For those thinking that digital IDs are dystopian, note that we already have many ID systems and they are saving us all millions. As an example take the Legal Entity Identifier or LEI program favored by banks which is estimated to save some 10% of total operational costs for client onboarding. Estimates are that for Investment banking this is $150mn in savings annually.
Let's look at why digital ID is important:
🔹Operational efficiency: As with the example above a digital ID system can save many millions. The Aadhaar digital ID system in India reduced bank account opening times from weeks to minutes and from $15 to $0.07 per account.
🔹Financial inclusion: Interestingly it isn’t just people who are excluded from the financial system. Small and Medium Enterprises (SMEs) are as well. As usual, the little guys can’t afford costly KYC and AML and get cut out of financial access.

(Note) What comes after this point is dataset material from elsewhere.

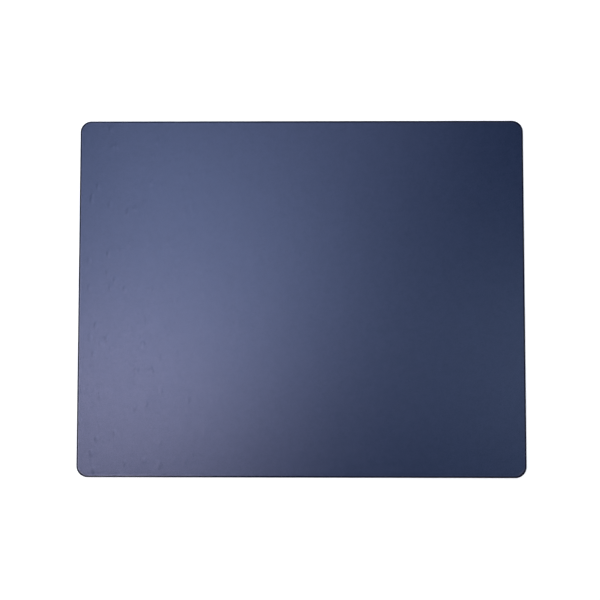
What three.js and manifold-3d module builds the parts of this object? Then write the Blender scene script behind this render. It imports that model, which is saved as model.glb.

🔹Financial stability: Want to reduce excess concentrations of risk? Digital ID can show the interconnections of money flow. The 2008 financial crisis is perhaps the best example as banks accumulated massive exposures to entities that were unknowingly related.
🔹Market integrity: In short, keep criminals and terrorists out of the financial system and combat corruption and tax evasion. Good luck with that! We do AML and KYC so poorly today that there is nowhere to go but up!
Longing for “Decentralized Identifiers” or DIDs as proposed by W3C? I am too! This is the future we’ve been promised so where are they?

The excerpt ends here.